* Exercise directions
Copy out all of the material, matching it word for word.

* Stored records
----
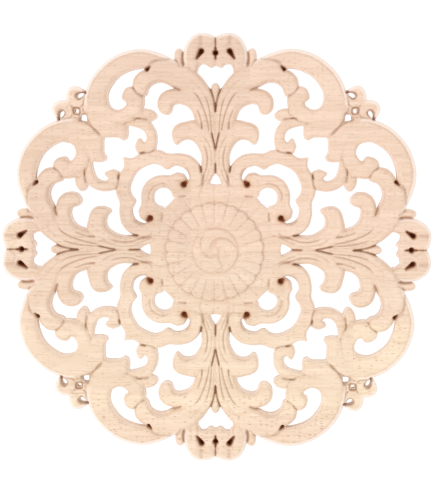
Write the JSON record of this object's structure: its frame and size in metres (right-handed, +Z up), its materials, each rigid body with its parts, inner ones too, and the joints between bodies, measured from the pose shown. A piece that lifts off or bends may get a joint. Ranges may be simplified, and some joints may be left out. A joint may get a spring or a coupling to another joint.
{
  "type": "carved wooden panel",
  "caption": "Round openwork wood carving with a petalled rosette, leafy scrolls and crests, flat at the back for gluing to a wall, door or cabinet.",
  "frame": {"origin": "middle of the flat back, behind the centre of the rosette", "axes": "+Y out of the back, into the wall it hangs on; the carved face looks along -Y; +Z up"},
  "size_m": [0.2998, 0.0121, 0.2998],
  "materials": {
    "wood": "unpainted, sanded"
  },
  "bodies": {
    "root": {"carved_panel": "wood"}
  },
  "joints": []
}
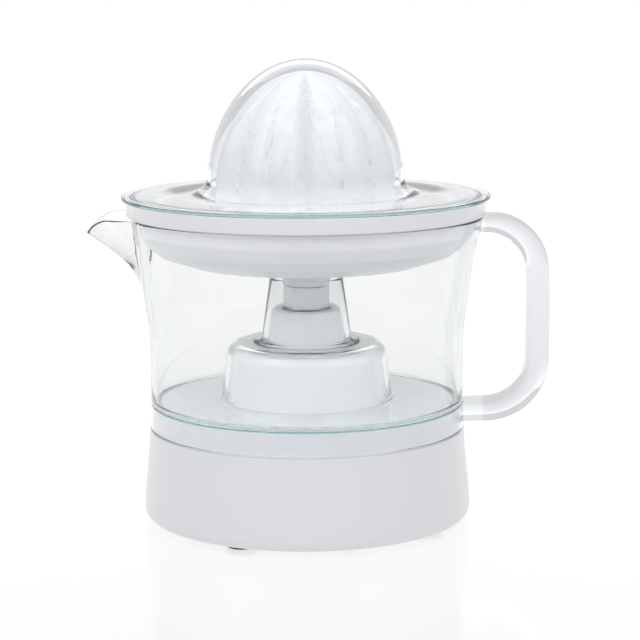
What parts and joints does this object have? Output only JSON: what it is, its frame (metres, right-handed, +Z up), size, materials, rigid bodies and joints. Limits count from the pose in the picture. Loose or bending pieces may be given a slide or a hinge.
----
* Output for this exercise
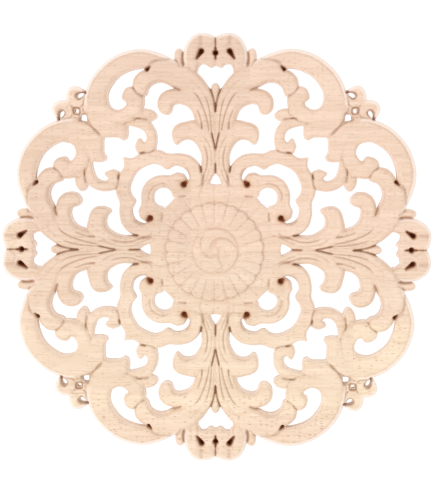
Write the JSON record of this object's structure: its frame and size in metres (right-handed, +Z up), its materials, each rigid body with its parts, inner ones too, and the joints between bodies, measured from the pose shown. A piece that lifts off or bends may get a joint. Ranges may be simplified, and some joints may be left out. A joint may get a spring or a coupling to another joint.
{
  "type": "carved wooden panel",
  "caption": "Round openwork wood carving with a petalled rosette, leafy scrolls and crests, flat at the back for gluing to a wall, door or cabinet.",
  "frame": {"origin": "middle of the flat back, behind the centre of the rosette", "axes": "+Y out of the back, into the wall it hangs on; the carved face looks along -Y; +Z up"},
  "size_m": [0.2998, 0.0121, 0.2998],
  "materials": {
    "wood": "unpainted, sanded"
  },
  "bodies": {
    "root": {"carved_panel": "wood"}
  },
  "joints": []
}
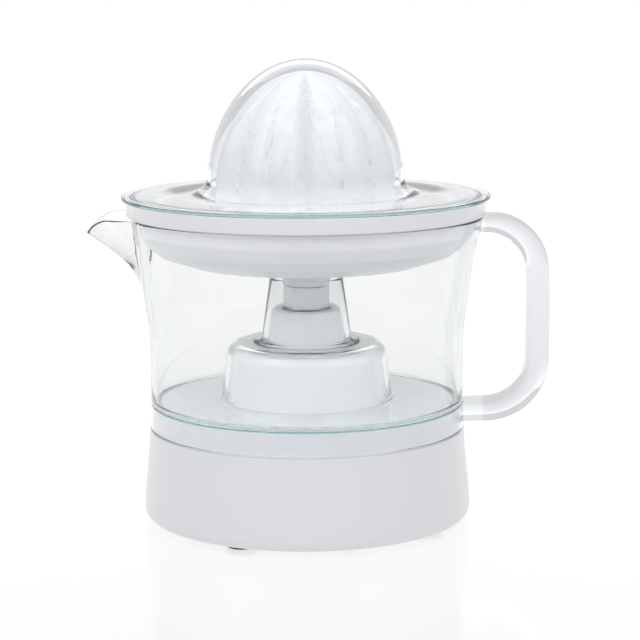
What parts and joints does this object have? Output only JSON: what it is, its frame (metres, right-handed, +Z up), size, materials, rigid bodies and joints. Limits count from the pose in the picture. Loose or bending pieces may be given a slide or a hinge.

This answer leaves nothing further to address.